> AVAILABLE DATA
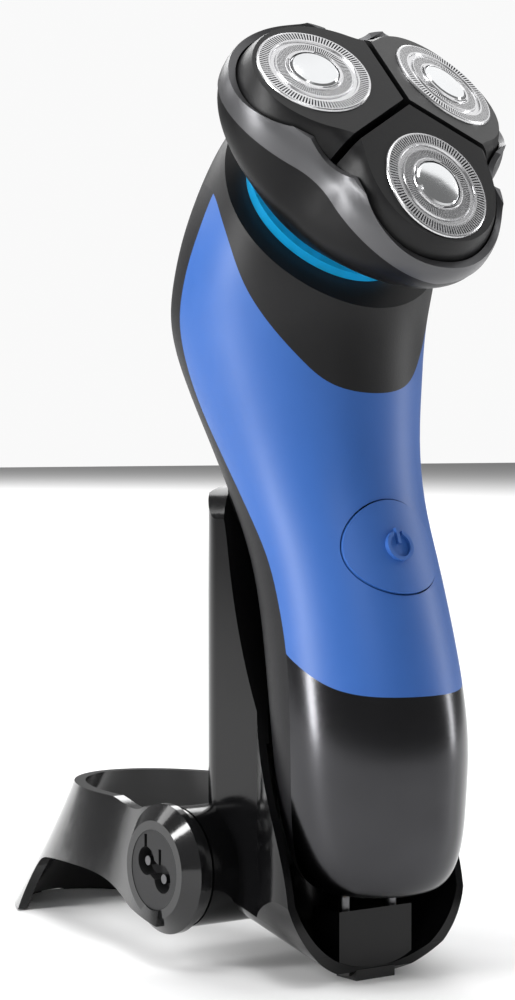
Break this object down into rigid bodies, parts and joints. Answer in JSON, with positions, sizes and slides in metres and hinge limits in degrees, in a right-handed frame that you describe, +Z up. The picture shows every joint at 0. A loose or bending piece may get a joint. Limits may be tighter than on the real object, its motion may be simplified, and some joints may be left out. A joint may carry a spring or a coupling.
{
  "type": "electric rotary shaver with folding charging stand",
  "caption": "Cordless rotary shaver with a blue and black handle and a tilted round head, seated in a black folding charging stand.",
  "frame": {"origin": "centre of the bounding box in plan, at the resting plane under the stand", "axes": "+Z up, -Y towards the shaver's front, +X to the shaver's left-right axis, seen from the front to the right"},
  "size_m": [0.06, 0.1382, 0.1764],
  "materials": {
    "blue_cover": "satin blue injection moulding",
    "blue_button": "satin blue, raised symbol",
    "black_soft": "soft matte black",
    "metallic_black": "satin dark metallic",
    "collar_black": "matte black",
    "inner_black": "plain moulding",
    "cyan_ring": "translucent cyan blue",
    "switch_metal": "stamped",
    "pcb_green": "solder mask",
    "chip_black": "moulded package",
    "cell_wrap": "shrink sleeve",
    "contact_metal": "plated",
    "motor_steel": "drawn steel can",
    "gear_white": "acetal",
    "bowl_black": "satin black",
    "grey_trim": "satin grey",
    "screw_steel": "zinc plated",
    "pod_black": "fine satin black",
    "foil_steel": "slotted and brushed",
    "polished_cap": "mirror polished dome",
    "cutter_steel": "ground",
    "stand_black": "gloss black moulding",
    "pin_steel": "ground rod",
    "leg_black": "gloss black moulding",
    "inlet_black": "satin insert",
    "pad_rubber": "matte rubber"
  },
  "bodies": {
    "stand": {"cradle_shell": "stand_black", "stand_board": "pcb_green", "stand_components": "chip_black", "contact_block": "inner_black", "barrel_bushes": "inner_black", "hinge_pin": "pin_steel", "toe_pad": "pad_rubber"},
    "leg": {"base_leg": "leg_black", "inlet_insert": "inlet_black", "inlet_pins": "contact_metal", "leg_pads": "pad_rubber"},
    "charge_pin_l": {"charge_pin_left": "contact_metal"},
    "charge_pin_r": {"charge_pin_right": "contact_metal"},
    "handle": {"front_cover": "blue_cover", "rear_cover": "black_soft", "lower_cover": "metallic_black", "neck_collar": "collar_black", "neck_deck": "collar_black", "head_socket": "inner_black", "accent_ring": "cyan_ring", "tact_switch": "switch_metal", "main_board": "pcb_green", "board_components": "chip_black", "battery_cell": "cell_wrap", "cell_cap": "contact_metal", "cell_cradle": "inner_black", "motor_can": "motor_steel", "motor_end_bell": "inner_black", "motor_mount": "inner_black", "charge_pads": "contact_metal"},
    "button": {"power_button": "blue_button"},
    "drive": {"drive_dog": "gear_white"},
    "head_mount": {"head_plug": "inner_black"},
    "gimbal": {"gimbal_ring": "inner_black"},
    "head": {"head_bowl": "bowl_black", "trim_band": "grey_trim", "gear_plate": "inner_black", "gear_cover": "inner_black", "gear_cover_screws": "screw_steel"},
    "centre_gear_b": {"centre_gear": "gear_white"},
    "pod_front_b": {"pod_front": "pod_black", "foil_front": "foil_steel", "cap_front": "polished_cap", "keeper_front": "inner_black"},
    "gear_front_b": {"spindle_gear_front": "gear_white"},
    "cutter_front_b": {"cutter_front": "cutter_steel"},
    "pod_right_b": {"pod_right": "pod_black", "foil_right": "foil_steel", "cap_right": "polished_cap", "keeper_right": "inner_black"},
    "gear_right_b": {"spindle_gear_right": "gear_white"},
    "cutter_right_b": {"cutter_right": "cutter_steel"},
    "pod_left_b": {"pod_left": "pod_black", "foil_left": "foil_steel", "cap_left": "polished_cap", "keeper_left": "inner_black"},
    "gear_left_b": {"spindle_gear_left": "gear_white"},
    "cutter_left_b": {"cutter_left": "cutter_steel"}
  },
  "joints": [
    {"name": "leg_fold", "type": "hinge", "parent": "stand", "child": "leg", "pos_m": [0, -0.015, 0.0185], "axis": [1, 0, 0], "range_deg": [0, 70]},
    {"name": "charge_pin_left_press", "type": "slide", "parent": "stand", "child": "charge_pin_l", "axis": [0, 0, -1], "range_m": [0, 0.0008], "stiffness_N_per_m": 250, "springref_m": -0.0004},
    {"name": "charge_pin_right_press", "type": "slide", "parent": "stand", "child": "charge_pin_r", "axis": [0, 0, -1], "range_m": [0, 0.0008], "stiffness_N_per_m": 250, "springref_m": -0.0004},
    {"name": "lift_out", "type": "slide", "parent": "stand", "child": "handle", "axis": [0, 0, 1], "range_m": [0, 0.08]},
    {"name": "button_press", "type": "slide", "parent": "handle", "child": "button", "axis": [0, 0.9349, -0.355], "range_m": [0, 0.0006], "stiffness_N_per_m": 1500, "springref_m": -0.0002},
    {"name": "motor_spin", "type": "hinge", "parent": "handle", "child": "drive", "pos_m": [0, -0.02984, 0.14053], "axis": [0, -0.788, 0.6157], "continuous": true},
    {"name": "head_pull_off", "type": "slide", "parent": "handle", "child": "head_mount", "axis": [0, -0.788, 0.6157], "range_m": [0, 0.03]},
    {"name": "head_pitch", "type": "hinge", "parent": "head_mount", "child": "gimbal", "pos_m": [0, -0.03669, 0.14589], "axis": [1, 0, 0], "range_deg": [-4, 4], "stiffness_Nm_per_rad": 1.2},
    {"name": "head_roll", "type": "hinge", "parent": "gimbal", "child": "head", "pos_m": [0, -0.03669, 0.14589], "axis": [0, -0.6157, -0.788], "range_deg": [-4, 4], "stiffness_Nm_per_rad": 1.2},
    {"name": "centre_gear_spin", "type": "hinge", "parent": "head", "child": "centre_gear_b", "pos_m": [0, -0.04402, 0.15161], "axis": [0, -0.788, 0.6157], "continuous": true},
    {"name": "spindle_front_spin", "type": "hinge", "parent": "head", "child": "gear_front_b", "pos_m": [0, -0.05418, 0.13861], "axis": [0, -0.788, 0.6157], "continuous": true},
    {"name": "pod_front_float", "type": "hinge", "parent": "head", "child": "pod_front_b", "pos_m": [0, -0.05931, 0.14261], "axis": [1, 0, 0], "range_deg": [-3, 3], "stiffness_Nm_per_rad": 0.25},
    {"name": "cutter_front_spin", "type": "hinge", "parent": "pod_front_b", "child": "cutter_front_b", "pos_m": [0, -0.05931, 0.14261], "axis": [0, -0.8934, 0.4493], "continuous": true},
    {"name": "spindle_right_spin", "type": "hinge", "parent": "head", "child": "gear_right_b", "pos_m": [0.01429, -0.03895, 0.15811], "axis": [0, -0.788, 0.6157], "continuous": true},
    {"name": "pod_right_float", "type": "hinge", "parent": "head", "child": "pod_right_b", "pos_m": [0.01429, -0.04407, 0.16212], "axis": [-0.5, 0.5332, 0.6824], "range_deg": [-3, 3], "stiffness_Nm_per_rad": 0.25},
    {"name": "cutter_right_spin", "type": "hinge", "parent": "pod_right_b", "child": "cutter_right_b", "pos_m": [0.01429, -0.04407, 0.16212], "axis": [0.1697, -0.7124, 0.6809], "continuous": true},
    {"name": "spindle_left_spin", "type": "hinge", "parent": "head", "child": "gear_left_b", "pos_m": [-0.01429, -0.03895, 0.15811], "axis": [0, -0.788, 0.6157], "continuous": true},
    {"name": "pod_left_float", "type": "hinge", "parent": "head", "child": "pod_left_b", "pos_m": [-0.01429, -0.04407, 0.16212], "axis": [-0.5, -0.5332, -0.6824], "range_deg": [-3, 3], "stiffness_Nm_per_rad": 0.25},
    {"name": "cutter_left_spin", "type": "hinge", "parent": "pod_left_b", "child": "cutter_left_b", "pos_m": [-0.01429, -0.04407, 0.16212], "axis": [-0.1697, -0.7124, 0.6809], "continuous": true}
  ],
  "couplings": [
    {"joint": "centre_gear_spin", "follows": "motor_spin", "ratio": 1},
    {"joint": "spindle_front_spin", "follows": "motor_spin", "ratio": -0.65},
    {"joint": "cutter_front_spin", "follows": "motor_spin", "ratio": -0.65},
    {"joint": "spindle_right_spin", "follows": "motor_spin", "ratio": -0.65},
    {"joint": "cutter_right_spin", "follows": "motor_spin", "ratio": -0.65},
    {"joint": "spindle_left_spin", "follows": "motor_spin", "ratio": -0.65},
    {"joint": "cutter_left_spin", "follows": "motor_spin", "ratio": -0.65}
  ]
}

> EXERCISE INSTRUCTIONS
Copy all lines from the material that hold "frame".

> ANSWER TO THE PROBLEM
Break this object down into rigid bodies, parts and joints. Answer in JSON, with positions, sizes and slides in metres and hinge limits in degrees, in a right-handed frame that you describe, +Z up. The picture shows every joint at 0. A loose or bending piece may get a joint. Limits may be tighter than on the real object, its motion may be simplified, and some joints may be left out. A joint may carry a spring or a coupling.
  "frame": {"origin": "centre of the bounding box in plan, at the resting plane under the stand", "axes": "+Z up, -Y towards the shaver's front, +X to the shaver's left-right axis, seen from the front to the right"},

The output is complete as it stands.